▶ _DATA BLOCK_:
>> START

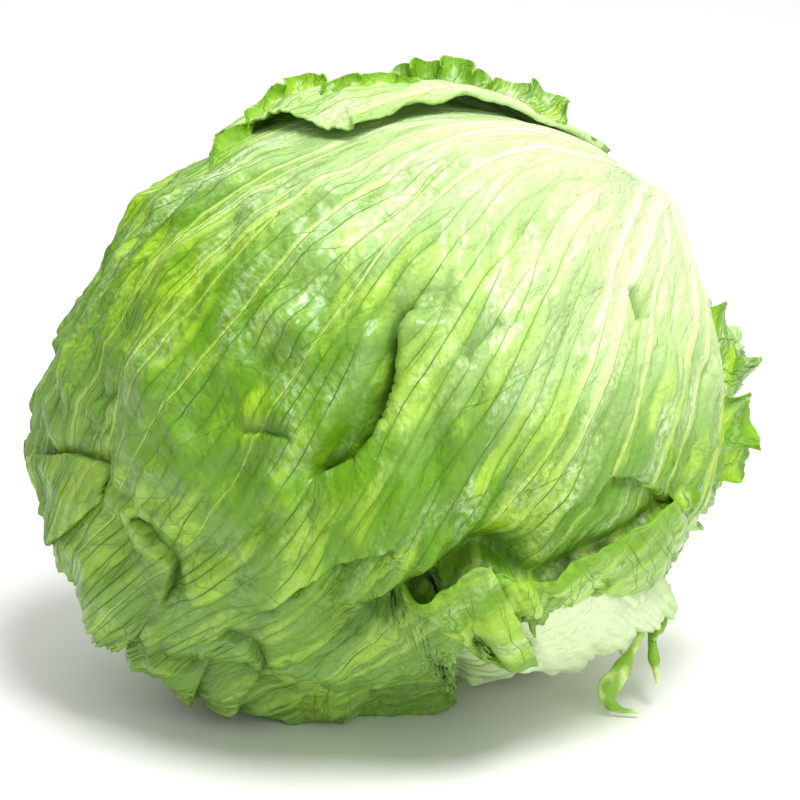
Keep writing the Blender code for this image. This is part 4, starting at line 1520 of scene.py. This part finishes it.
def leaf_material(name, green, pale_reach):
    n = Nodes(name + "_flesh")
    light, dark, pale = green_colours(green)
    streaks = n.noise(n.lines_map(5 * MM, 20 * MM), detail=4, roughness=0.6, distortion=0.5)
    patches = n.noise(n.solid_map(24 * MM), detail=3)
    colour = n.mix(n.ramp(n.plus(streaks, n.times(patches, 0.6)), 0.64, 0.84), light, dark)

    # The flesh is nearly white where it leaves the stem, and turns green along streaks.
    from_stem = n.value("from_stem")
    uneven = n.noise(n.lines_map(7 * MM, 45 * MM), detail=3)
    low, high = pale_reach
    paleness = n.ramp(n.plus(from_stem, n.times(uneven, 0.26)), high, low)
    colour = n.mix(paleness, colour, pale)

    # Broad soft ribs, and a faint shade beside each vein.
    rib_gap, rib_width = n.value("rib_gap"), n.value("rib_width")
    rib = n.times(n.ramp(n.math("DIVIDE", rib_gap, rib_width), 0.75, 0.25), n.ramp(rib_width, 0.35, 0.9))
    rib_colour = n.mix(paleness, RIB_COLOUR, PALE_RIB_COLOUR)
    colour = n.mix(n.times(rib, n.plus(0.6, n.times(paleness, 0.25))), colour, rib_colour)
    beside_vein = n.ramp(n.value("vein_gap"), 1.1, 0.1)
    shade = n.times(beside_vein, n.math("SUBTRACT", 0.26, n.times(paleness, 0.2)))
    colour = n.mix(n.times(shade, n.math("SUBTRACT", 1.0, rib)), colour, VEIN_COLOUR)

    # Painted sheen: pale mottled highlights painted over the blistered flesh, most near the stem, and left
    # off where shade is painted.
    deep = n.value("deep")
    patch = n.ramp(n.noise(n.lines_map(9 * MM, 26 * MM), detail=4, roughness=0.65), 0.46, 0.66)
    speckle = n.ramp(n.noise(n.lines_map(0.9 * MM, 1.2 * MM), detail=3, roughness=0.65), 0.34, 0.72)
    sheen_near_stem = n.ramp(from_stem, 0.78, 0.46)
    painted_sheen = n.times(n.times(patch, speckle), n.times(sheen_near_stem, 0.78))
    colour = n.mix(n.times(painted_sheen, n.math("SUBTRACT", 1.0, deep)), colour, PAINTED_SHEEN_COLOUR)

    # Painted shade: flesh in hollows and under steps is darkened.
    colour = n.mix(n.times(deep, 0.75), colour, PAINTED_SHADE_COLOUR)

    # The fine net between the veins shows in places.
    net = n.cell_edge(n.bent(n.lines_map(1.5 * MM, 2.8 * MM), 0.7, 1.1))
    shown = n.ramp(n.noise(n.solid_map(11 * MM), detail=2), 0.42, 0.62)
    colour = n.mix(n.times(n.ramp(net, 0.11, 0.01), n.times(shown, 0.18)), colour, VEIN_COLOUR)

    # Towards the crown the veins themselves join into a wider net.
    wide_net = n.cell_edge(n.bent(n.lines_map(5.0 * MM, 7.5 * MM), 0.9, 1.3))
    to_crown = n.ramp(from_stem, 0.58, 0.72)
    colour = n.mix(n.times(n.ramp(wide_net, 0.045, 0.012), n.times(to_crown, 0.5)), colour, VEIN_COLOUR)

    # The outermost flesh, towards the crown, is duller.
    dull = n.times(n.ramp(from_stem, 0.56, 0.80), n.plus(0.12, n.times(patches, 0.45)))
    colour = n.mix(dull, colour, DULL_COLOUR)

    # The thin rim is a brighter, deeper green.
    rim = n.ramp(n.plus(n.value("edge"), n.times(patches, 5.0)), 8.0, 1.5)
    colour = n.mix(n.times(rim, 0.45), colour, EDGE_COLOUR)

    # The surface: small blisters drawn out along the veins, cells of the net and a fine grain.
    blisters = n.noise(n.lines_map(1.9 * MM, 3.6 * MM), detail=2, distortion=0.6)
    normal = n.bump(blisters, 0.9 * MM)
    normal = n.bump(n.ramp(net, 0.0, 0.45), 0.14 * MM, normal)
    normal = n.bump(n.noise(n.solid_map(0.8 * MM), detail=2), 0.14 * MM, normal)
    gloss = n.noise(n.solid_map(9 * MM), detail=3)
    n.shader.inputs["IOR"].default_value = 1.28
    n.shader.inputs["Coat Weight"].default_value = 0.3
    n.shader.inputs["Coat Roughness"].default_value = 0.2
    n.scatter(0.14, (0.7, 1.0, 0.2), 1.2 * MM)
    return n.finish(colour, normal, n.plus(n.times(gloss, 0.30), 0.20))


def vein_material(name, pale_reach):
    n = Nodes(name + "_lines")
    patches = n.noise(n.solid_map(13 * MM), detail=2)
    colour = n.mix(n.ramp(patches, 0.35, 0.65), VEIN_COLOUR, LIGHTER_VEIN_COLOUR)
    low, high = pale_reach
    near_stem = n.ramp(n.plus(n.value("from_stem"), n.times(patches, 0.2)), high - 0.12, low - 0.06)
    colour = n.mix(near_stem, colour, PALE_VEIN_COLOUR)
    n.shader.inputs["IOR"].default_value = 1.3
    return n.finish(colour, n.bump(n.noise(n.solid_map(0.8 * MM), detail=2), 0.06 * MM), 0.6)


def strand_material():
    n = Nodes("strand_flesh")
    streaks = n.noise(n.solid_map(7 * MM), detail=3)
    colour = n.mix(n.ramp(streaks, 0.40, 0.58), *STRAND_COLOURS)
    n.scatter(0.2, (0.7, 1.0, 0.25), 1.0 * MM)
    return n.finish(colour, n.bump(n.noise(n.solid_map(1.2 * MM), detail=2), 0.2 * MM), 0.4)


def heart_material():
    n = Nodes("heart_flesh")
    streaks = n.noise(n.solid_map(12 * MM), detail=4)
    colour = n.mix(n.ramp(streaks, 0.35, 0.7), *HEART_COLOURS)
    return n.finish(colour, n.bump(n.noise(n.solid_map(4 * MM), detail=3), 0.3 * MM), 0.42)


def stem_material():
    n = Nodes("stem_flesh")
    coarse = n.noise(n.solid_map(5 * MM), detail=4)
    fine = n.noise(n.solid_map(1.1 * MM), detail=3)
    colour = n.mix(n.ramp(coarse, 0.35, 0.7), *CUT_COLOURS)
    colour = n.mix(n.times(n.ramp(fine, 0.55, 0.75), 0.55), colour, BROWNED_COLOUR)
    n.scatter(0.15, (1.0, 0.8, 0.4), 1.5 * MM)
    return n.finish(colour, n.bump(fine, 0.35 * MM), 0.6)


def floor_material():
    n = Nodes("floor_paint")
    faint = n.noise(n.solid_map(60 * MM), detail=3)
    n.link(n.mix(n.times(faint, 0.5), *FLOOR_COLOURS), n.shader.inputs["Base Color"])
    n.shader.inputs["Roughness"].default_value = 0.7
    return n.material


# Stage.


FLOOR_HALF = 3.0


def make_floor():
    corners = np.array(((-1, -1, 0), (1, -1, 0), (1, 1, 0), (-1, 1, 0))) * FLOOR_HALF
    mesh_object("floor", corners, np.array(((0, 1, 2, 3),)), floor_material())


def make_camera():
    data = bpy.data.cameras.new("camera")
    data.sensor_width = SENSOR_WIDTH
    data.lens = SENSOR_WIDTH * CAMERA_DISTANCE / FRAME_WIDTH
    camera = bpy.data.objects.new("camera", data)
    bpy.context.scene.collection.objects.link(camera)
    target = Vector(CENTRE) + Vector((VIEW_RIGHT, 0, 0))
    camera.location = target + Vector(TO_FRONT) * CAMERA_DISTANCE
    camera.rotation_euler = Vector(TO_FRONT).to_track_quat("Z", "Y").to_euler()
    bpy.context.scene.camera = camera


def make_light(name, position, size, power):
    data = bpy.data.lights.new(name, "AREA")
    data.shape = "DISK"
    data.size = size
    data.energy = power
    light = bpy.data.objects.new(name, data)
    light.location = position
    light.rotation_euler = (Vector(position) - Vector(CENTRE)).to_track_quat("Z", "Y").to_euler()
    bpy.context.scene.collection.objects.link(light)


LIGHTS = (  # position, size and power
    ("key", (0.22, -0.24, 1.05), 0.5, 12),
    ("back", (-0.20, 0.70, 0.90), 1.3, 4.5),
    ("fill", (0.60, -0.95, 0.35), 0.9, 3.4),
)
SKY = 0.48


def make_lights():
    for light in LIGHTS:
        make_light(*light)
    world = bpy.data.worlds.new("studio")
    world.use_nodes = True
    background = world.node_tree.nodes["Background"]
    background.inputs["Color"].default_value = (1, 1, 1, 1)
    background.inputs["Strength"].default_value = SKY
    bpy.context.scene.world = world
    bpy.context.scene.view_settings.view_transform = "Standard"


def surface_tree(pieces):
    """All the pieces' faces as one search tree."""
    vertices, faces = [], []
    for piece in pieces:
        count = len(piece.data.vertices)
        points = np.empty(count * 3, np.float32)
        piece.data.vertices.foreach_get("co", points)
        corners = np.empty(len(piece.data.loops), np.int32)
        piece.data.loops.foreach_get("vertex_index", corners)
        faces.extend((corners.reshape(-1, 4) + len(vertices)).tolist())
        vertices.extend(points.reshape(-1, 3).tolist())
    return BVHTree.FromPolygons(vertices, faces)


def main():
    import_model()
    make_camera()
    make_lights()
    make_floor()
    pieces = [(make_stem(), "stem"), (make_heart(), "heart")]
    blades = []
    for order, leaf in enumerate(LEAVES):
        made = make_leaf(order)
        blades.append(made[0])
        pieces += [(piece, leaf.name) for piece in made]
    tree = surface_tree(blades)
    for frill in FRILLS:
        pieces += [(piece, frill.home) for piece in make_frill(frill, tree)]
    for lobe in LOBES:
        pieces += [(piece, lobe.home) for piece in make_lobe(lobe, tree)]
    pieces += [(make_strand(strand), "leaf_front") for strand in STRANDS]
    for piece, node in pieces:
        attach(piece, "root")
        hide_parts(node)


main()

>> END

▶ _TASK BRIEF_:
Check each line of the data above for the word "scene" and say how many lines have it. Give the number alone.

▶ _RESPONSE_:
6